## Aim of the exercise:
Write out the material below again, unchanged.

## Provided data:

------------------------------

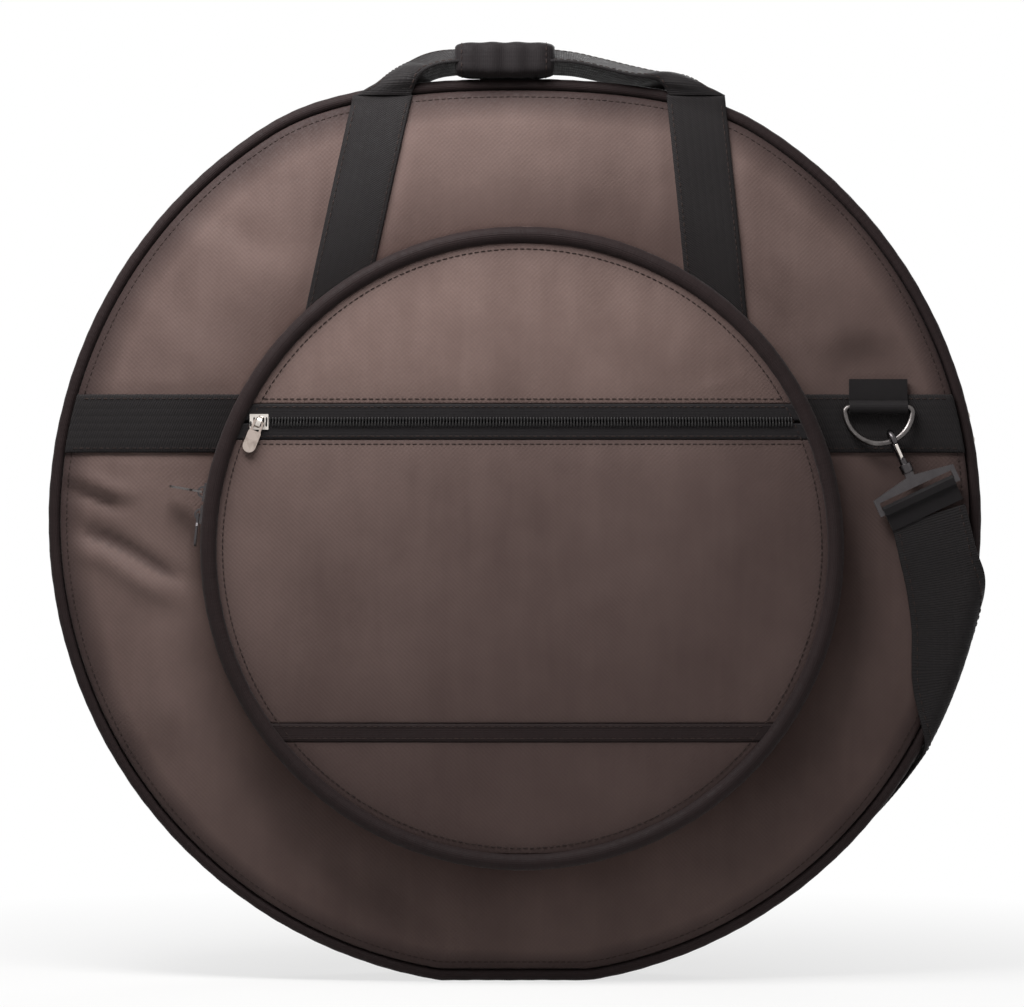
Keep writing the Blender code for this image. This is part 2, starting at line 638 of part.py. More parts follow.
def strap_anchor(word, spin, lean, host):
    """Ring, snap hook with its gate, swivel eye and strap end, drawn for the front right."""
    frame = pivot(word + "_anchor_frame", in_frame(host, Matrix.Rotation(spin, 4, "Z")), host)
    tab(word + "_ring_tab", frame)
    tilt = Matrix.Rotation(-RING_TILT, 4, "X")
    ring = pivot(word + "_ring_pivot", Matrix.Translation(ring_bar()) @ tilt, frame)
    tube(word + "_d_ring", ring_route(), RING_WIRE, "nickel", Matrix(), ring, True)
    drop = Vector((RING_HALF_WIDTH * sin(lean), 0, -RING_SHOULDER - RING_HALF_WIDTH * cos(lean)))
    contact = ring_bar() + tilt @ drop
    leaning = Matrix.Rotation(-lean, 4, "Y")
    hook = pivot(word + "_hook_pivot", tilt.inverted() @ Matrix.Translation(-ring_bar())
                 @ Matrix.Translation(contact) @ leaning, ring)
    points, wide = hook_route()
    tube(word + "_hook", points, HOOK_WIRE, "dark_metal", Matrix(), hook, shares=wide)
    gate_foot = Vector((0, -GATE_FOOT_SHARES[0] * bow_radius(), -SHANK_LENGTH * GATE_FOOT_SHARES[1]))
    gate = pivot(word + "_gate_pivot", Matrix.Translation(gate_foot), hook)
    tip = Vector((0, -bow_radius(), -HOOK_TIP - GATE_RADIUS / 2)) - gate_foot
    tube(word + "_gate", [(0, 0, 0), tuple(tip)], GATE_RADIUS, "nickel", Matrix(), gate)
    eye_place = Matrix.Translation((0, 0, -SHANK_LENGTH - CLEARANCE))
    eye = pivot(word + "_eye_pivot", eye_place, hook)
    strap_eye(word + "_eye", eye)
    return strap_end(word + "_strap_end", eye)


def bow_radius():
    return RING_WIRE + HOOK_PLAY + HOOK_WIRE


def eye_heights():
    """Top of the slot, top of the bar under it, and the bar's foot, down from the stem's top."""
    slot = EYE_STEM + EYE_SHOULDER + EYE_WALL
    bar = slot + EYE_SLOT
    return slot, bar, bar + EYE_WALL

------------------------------

## Answer:
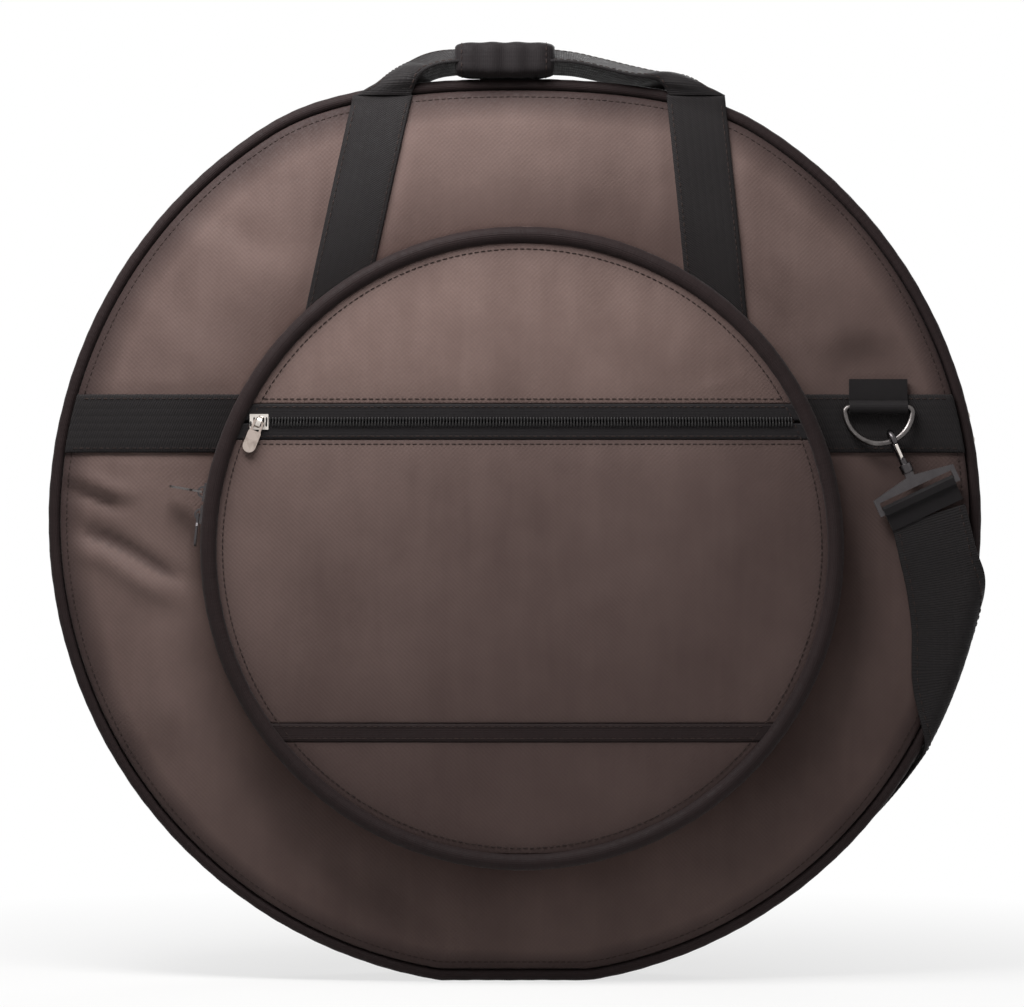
Keep writing the Blender code for this image. This is part 2, starting at line 638 of part.py. More parts follow.
def strap_anchor(word, spin, lean, host):
    """Ring, snap hook with its gate, swivel eye and strap end, drawn for the front right."""
    frame = pivot(word + "_anchor_frame", in_frame(host, Matrix.Rotation(spin, 4, "Z")), host)
    tab(word + "_ring_tab", frame)
    tilt = Matrix.Rotation(-RING_TILT, 4, "X")
    ring = pivot(word + "_ring_pivot", Matrix.Translation(ring_bar()) @ tilt, frame)
    tube(word + "_d_ring", ring_route(), RING_WIRE, "nickel", Matrix(), ring, True)
    drop = Vector((RING_HALF_WIDTH * sin(lean), 0, -RING_SHOULDER - RING_HALF_WIDTH * cos(lean)))
    contact = ring_bar() + tilt @ drop
    leaning = Matrix.Rotation(-lean, 4, "Y")
    hook = pivot(word + "_hook_pivot", tilt.inverted() @ Matrix.Translation(-ring_bar())
                 @ Matrix.Translation(contact) @ leaning, ring)
    points, wide = hook_route()
    tube(word + "_hook", points, HOOK_WIRE, "dark_metal", Matrix(), hook, shares=wide)
    gate_foot = Vector((0, -GATE_FOOT_SHARES[0] * bow_radius(), -SHANK_LENGTH * GATE_FOOT_SHARES[1]))
    gate = pivot(word + "_gate_pivot", Matrix.Translation(gate_foot), hook)
    tip = Vector((0, -bow_radius(), -HOOK_TIP - GATE_RADIUS / 2)) - gate_foot
    tube(word + "_gate", [(0, 0, 0), tuple(tip)], GATE_RADIUS, "nickel", Matrix(), gate)
    eye_place = Matrix.Translation((0, 0, -SHANK_LENGTH - CLEARANCE))
    eye = pivot(word + "_eye_pivot", eye_place, hook)
    strap_eye(word + "_eye", eye)
    return strap_end(word + "_strap_end", eye)


def bow_radius():
    return RING_WIRE + HOOK_PLAY + HOOK_WIRE


def eye_heights():
    """Top of the slot, top of the bar under it, and the bar's foot, down from the stem's top."""
    slot = EYE_STEM + EYE_SHOULDER + EYE_WALL
    bar = slot + EYE_SLOT
    return slot, bar, bar + EYE_WALL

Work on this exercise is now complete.